REQUIRED TASK » Each entry below is to be duplicated verbatim.

PROVIDED RECORDS »
· · ·

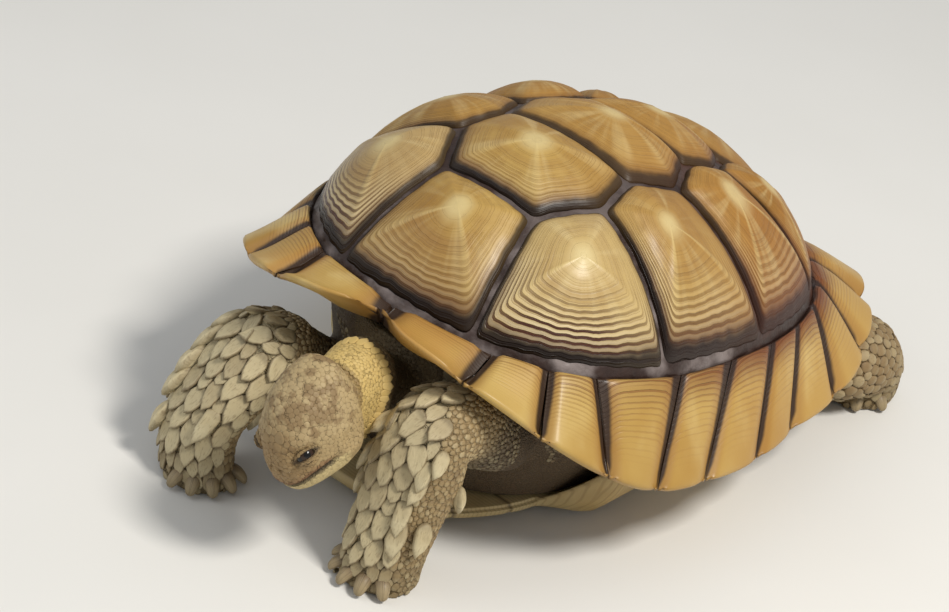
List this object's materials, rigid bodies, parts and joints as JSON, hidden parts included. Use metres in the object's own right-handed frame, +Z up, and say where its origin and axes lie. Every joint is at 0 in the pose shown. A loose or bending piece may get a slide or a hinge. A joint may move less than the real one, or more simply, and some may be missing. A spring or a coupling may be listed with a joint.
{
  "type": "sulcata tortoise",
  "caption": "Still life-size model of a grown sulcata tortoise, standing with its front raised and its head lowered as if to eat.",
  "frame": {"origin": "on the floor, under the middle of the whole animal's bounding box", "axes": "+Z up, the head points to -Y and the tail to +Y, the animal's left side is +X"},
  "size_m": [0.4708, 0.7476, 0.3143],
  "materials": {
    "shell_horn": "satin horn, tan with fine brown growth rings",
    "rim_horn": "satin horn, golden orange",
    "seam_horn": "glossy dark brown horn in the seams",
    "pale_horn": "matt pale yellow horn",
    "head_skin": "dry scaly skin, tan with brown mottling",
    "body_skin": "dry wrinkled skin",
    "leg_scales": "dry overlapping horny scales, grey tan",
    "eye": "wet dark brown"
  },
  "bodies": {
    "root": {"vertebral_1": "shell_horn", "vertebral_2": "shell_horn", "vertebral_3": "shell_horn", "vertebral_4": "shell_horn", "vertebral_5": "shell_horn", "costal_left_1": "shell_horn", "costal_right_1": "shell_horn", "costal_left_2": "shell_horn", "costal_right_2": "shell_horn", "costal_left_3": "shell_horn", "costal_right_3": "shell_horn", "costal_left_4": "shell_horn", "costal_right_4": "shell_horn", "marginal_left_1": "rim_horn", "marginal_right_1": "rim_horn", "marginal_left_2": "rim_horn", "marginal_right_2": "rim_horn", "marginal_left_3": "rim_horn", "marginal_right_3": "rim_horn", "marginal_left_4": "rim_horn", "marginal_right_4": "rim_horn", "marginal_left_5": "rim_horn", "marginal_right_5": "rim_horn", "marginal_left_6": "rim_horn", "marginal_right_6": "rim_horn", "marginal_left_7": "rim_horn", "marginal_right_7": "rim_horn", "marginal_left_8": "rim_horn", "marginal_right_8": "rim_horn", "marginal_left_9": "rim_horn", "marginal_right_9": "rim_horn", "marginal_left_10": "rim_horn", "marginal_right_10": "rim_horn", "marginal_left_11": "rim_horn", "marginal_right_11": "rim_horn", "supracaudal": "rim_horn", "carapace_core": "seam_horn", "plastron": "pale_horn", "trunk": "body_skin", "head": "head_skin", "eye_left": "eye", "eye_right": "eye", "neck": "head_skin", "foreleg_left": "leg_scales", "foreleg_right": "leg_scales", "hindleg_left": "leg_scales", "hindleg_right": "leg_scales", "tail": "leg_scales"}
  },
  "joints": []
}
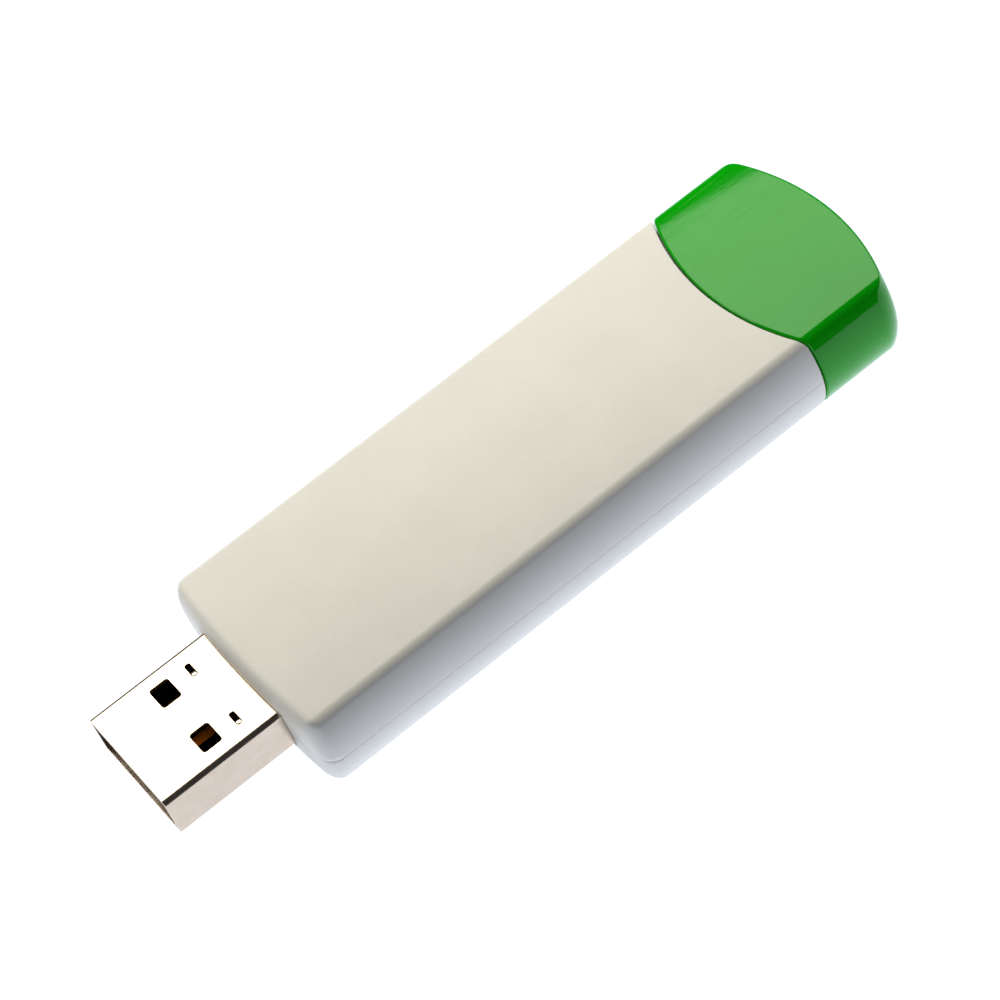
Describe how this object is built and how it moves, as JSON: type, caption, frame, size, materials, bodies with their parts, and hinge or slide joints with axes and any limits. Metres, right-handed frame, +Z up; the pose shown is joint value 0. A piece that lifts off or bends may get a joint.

· · ·

WRITTEN RESPONSE »
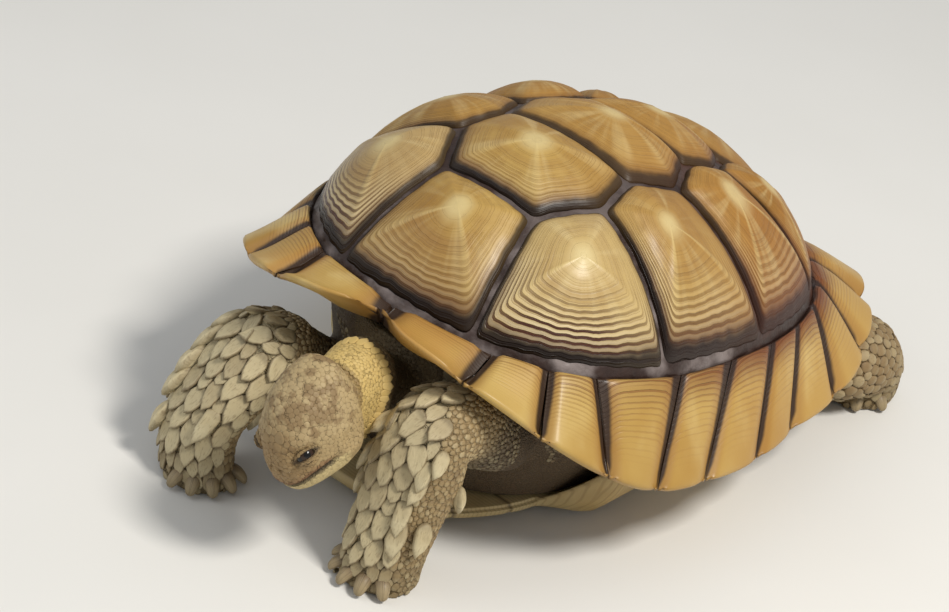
List this object's materials, rigid bodies, parts and joints as JSON, hidden parts included. Use metres in the object's own right-handed frame, +Z up, and say where its origin and axes lie. Every joint is at 0 in the pose shown. A loose or bending piece may get a slide or a hinge. A joint may move less than the real one, or more simply, and some may be missing. A spring or a coupling may be listed with a joint.
{
  "type": "sulcata tortoise",
  "caption": "Still life-size model of a grown sulcata tortoise, standing with its front raised and its head lowered as if to eat.",
  "frame": {"origin": "on the floor, under the middle of the whole animal's bounding box", "axes": "+Z up, the head points to -Y and the tail to +Y, the animal's left side is +X"},
  "size_m": [0.4708, 0.7476, 0.3143],
  "materials": {
    "shell_horn": "satin horn, tan with fine brown growth rings",
    "rim_horn": "satin horn, golden orange",
    "seam_horn": "glossy dark brown horn in the seams",
    "pale_horn": "matt pale yellow horn",
    "head_skin": "dry scaly skin, tan with brown mottling",
    "body_skin": "dry wrinkled skin",
    "leg_scales": "dry overlapping horny scales, grey tan",
    "eye": "wet dark brown"
  },
  "bodies": {
    "root": {"vertebral_1": "shell_horn", "vertebral_2": "shell_horn", "vertebral_3": "shell_horn", "vertebral_4": "shell_horn", "vertebral_5": "shell_horn", "costal_left_1": "shell_horn", "costal_right_1": "shell_horn", "costal_left_2": "shell_horn", "costal_right_2": "shell_horn", "costal_left_3": "shell_horn", "costal_right_3": "shell_horn", "costal_left_4": "shell_horn", "costal_right_4": "shell_horn", "marginal_left_1": "rim_horn", "marginal_right_1": "rim_horn", "marginal_left_2": "rim_horn", "marginal_right_2": "rim_horn", "marginal_left_3": "rim_horn", "marginal_right_3": "rim_horn", "marginal_left_4": "rim_horn", "marginal_right_4": "rim_horn", "marginal_left_5": "rim_horn", "marginal_right_5": "rim_horn", "marginal_left_6": "rim_horn", "marginal_right_6": "rim_horn", "marginal_left_7": "rim_horn", "marginal_right_7": "rim_horn", "marginal_left_8": "rim_horn", "marginal_right_8": "rim_horn", "marginal_left_9": "rim_horn", "marginal_right_9": "rim_horn", "marginal_left_10": "rim_horn", "marginal_right_10": "rim_horn", "marginal_left_11": "rim_horn", "marginal_right_11": "rim_horn", "supracaudal": "rim_horn", "carapace_core": "seam_horn", "plastron": "pale_horn", "trunk": "body_skin", "head": "head_skin", "eye_left": "eye", "eye_right": "eye", "neck": "head_skin", "foreleg_left": "leg_scales", "foreleg_right": "leg_scales", "hindleg_left": "leg_scales", "hindleg_right": "leg_scales", "tail": "leg_scales"}
  },
  "joints": []
}
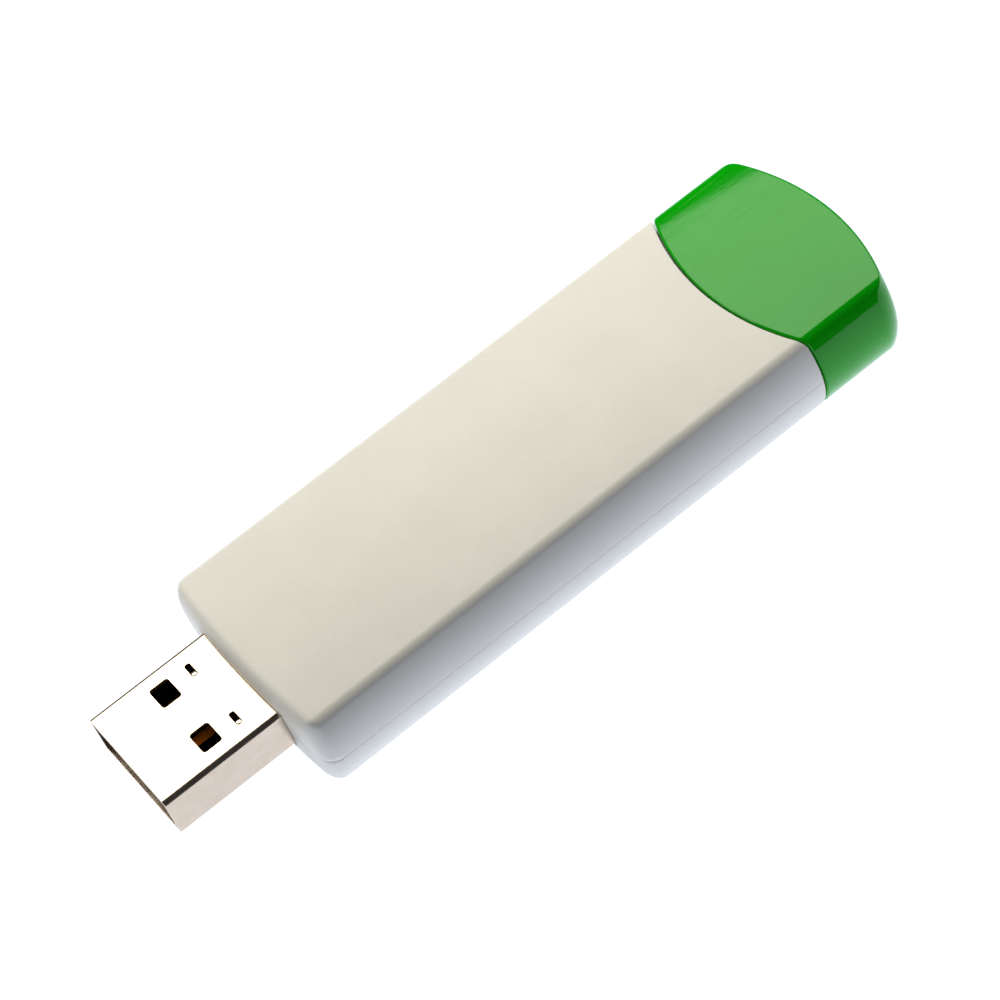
Describe how this object is built and how it moves, as JSON: type, caption, frame, size, materials, bodies with their parts, and hinge or slide joints with axes and any limits. Metres, right-handed frame, +Z up; the pose shown is joint value 0. A piece that lifts off or bends may get a joint.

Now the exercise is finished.